Sunday, December 27, 2009

Old

I was cleaning my room earlier and thinking about the future, which are both really really dangerous things to do separately but potentially suicidal when combined, and the only thing I could really comprehend was the sheer amount of life there is left to be lived. And the amount of it i've already started.

Like how in a few months, me and 952 of my closest friends will walk across a stage and shake the hand of a principal we never really knew, listen to the valedictorian give a speech about our bright futures, and sit awkwardly amongst peers we only vaguely recognize in a ceremony that formally closes our high school careers forever. and afterwards we'll take hundreds of pictures and give thousands of hugs and smile until our cheeks hurt. and then, after four years of (at some times unbearable but at most times unmemorable) high school, we'll be finished and on with our lives.

but I don't want high school to be so unmemorable. I'm realizing that it isn't the homecomings and proms and graduations we'll remember. its the millions of Starbucks runs during English class, the thousands of nights where we lied to our parents and partied far past our curfews, the hundreds of all nighters pulled worrying for precal, and the tens of exams where, when we inevitably were unprepared, we just marked "c", that all add up to the general feeling of nostalgia we'll get when we're 45 and we find an old yearbook.

We'll graduate college, get a degree (for some people, several), settle down and have a family and at some point, wonder exactly which decision it was that turned us into our parents. sorry for that pessimism. I haven't really been sleeping.

this was so convoluted. but I think it makes some sense. which is a paradox, and also a metaphor for the last four years.

-Kelly

ps hey Kevin

Wednesday, December 9, 2009

Am

...I the only person that thinks completely filling up your gas tank is just the best thing?

i'm the person that they included the "do not top off your gas tank" warning for on the gas pumps. I just feel like my car is so much better when I have a full tank.

Having a full gas tank just opens up a huge realm of possibilities. I can practically drive to Mexico on a tank of gas. Or just downtown. Or just to and from school for a week. The choice is completely up to me, because my car will just do whatever I want.

it's nice to have control over something like that.

So other than those nice thoughts on gas tanks, my life is falling back into that "average" catagory that drives me crazy. Sometimes I love that I don't have tons of stupid drama. Sometimes I'm bored out of my mind.

I think I just need to get out of Plano. And as much as I'm going to hate going to college and having to make new friends, I really need to. I'll obviously miss everyone here, and even though I don't really say it, I'm going to be so lost without Allison and Kimberly and everyone else. But I just have this constant nagging feeling that as great as Plano has been to grow up, I just really need to be out of the bubble and atleast somewhat in the real world. With real people.

So theres a little rant for you.

kfine

Tuesday, December 1, 2009

When

...it's your job to sit and watch people swim back and forth, you start to notice things.
and for a while I would just look at the ripples in the water, or the pattern that the lap lanes make across the pool. but then i started noticing the swimmers.

specifically, their backs. have you ever actually thought about a back? of course not. why would you? its just there. but now its all i notice.
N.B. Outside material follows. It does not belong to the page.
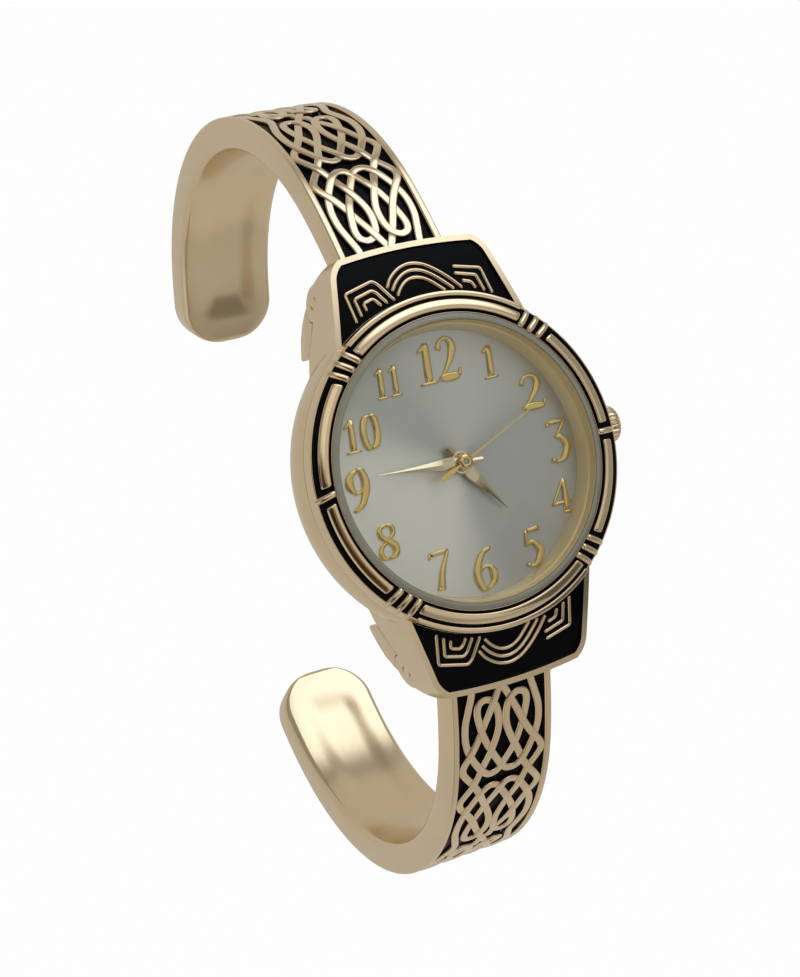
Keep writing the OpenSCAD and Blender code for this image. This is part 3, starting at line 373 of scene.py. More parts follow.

It doesn't matter how old or how big the swimmer is, their back always looks strong. its just all these muscles coiling and moving and turning into shoulders.

we turn our backs on people when we're walking away. we don't face it and just keep staring when we're disappointed. we show that we're sad, but we're strong. we show them our back. it hides our emotion, and we need it.

and we give people our shirts off of it. I've never done that. but you always hear the saying. "that boy would give the shirt off of his back for a stranger," not "that boy would go shirtless to keep someone warm." you give someone something off of your back because your back doesn't really need anything. it supports you, you clothe it.

people who give up easily are spineless, like a jellyfish. its weird that we say jellyfish, and not... crustacean. but its less weird that we say spineless. we think the brain makes the decisions, or the heart for the sentimental. and they do. but the back makes you carry it out. the back makes sure you're okay.

someone has your back. they're there for you, but more specifically, if you're giving up and even your back cant stop you, they can help. when you're backing down, your back is the last thing to go.

even when your back fails, and you're running away, its the last thing that's seen in a final "fight of flight" reaction. you cant live without your back, and your back will do anything to be there. anything.

The TMC patrons probably think I'm just guarding their lives extra carefully. or that I'm looking at their butts as they swim laps. I'm not checking you out, I swear. I'm looking at your back, and your shoulders, and the fact that you're propelling yourself through this water again and again and again and your back is just there, helping you, saying nothing but meaning everything.

you're going to start noticing backs now, i bet.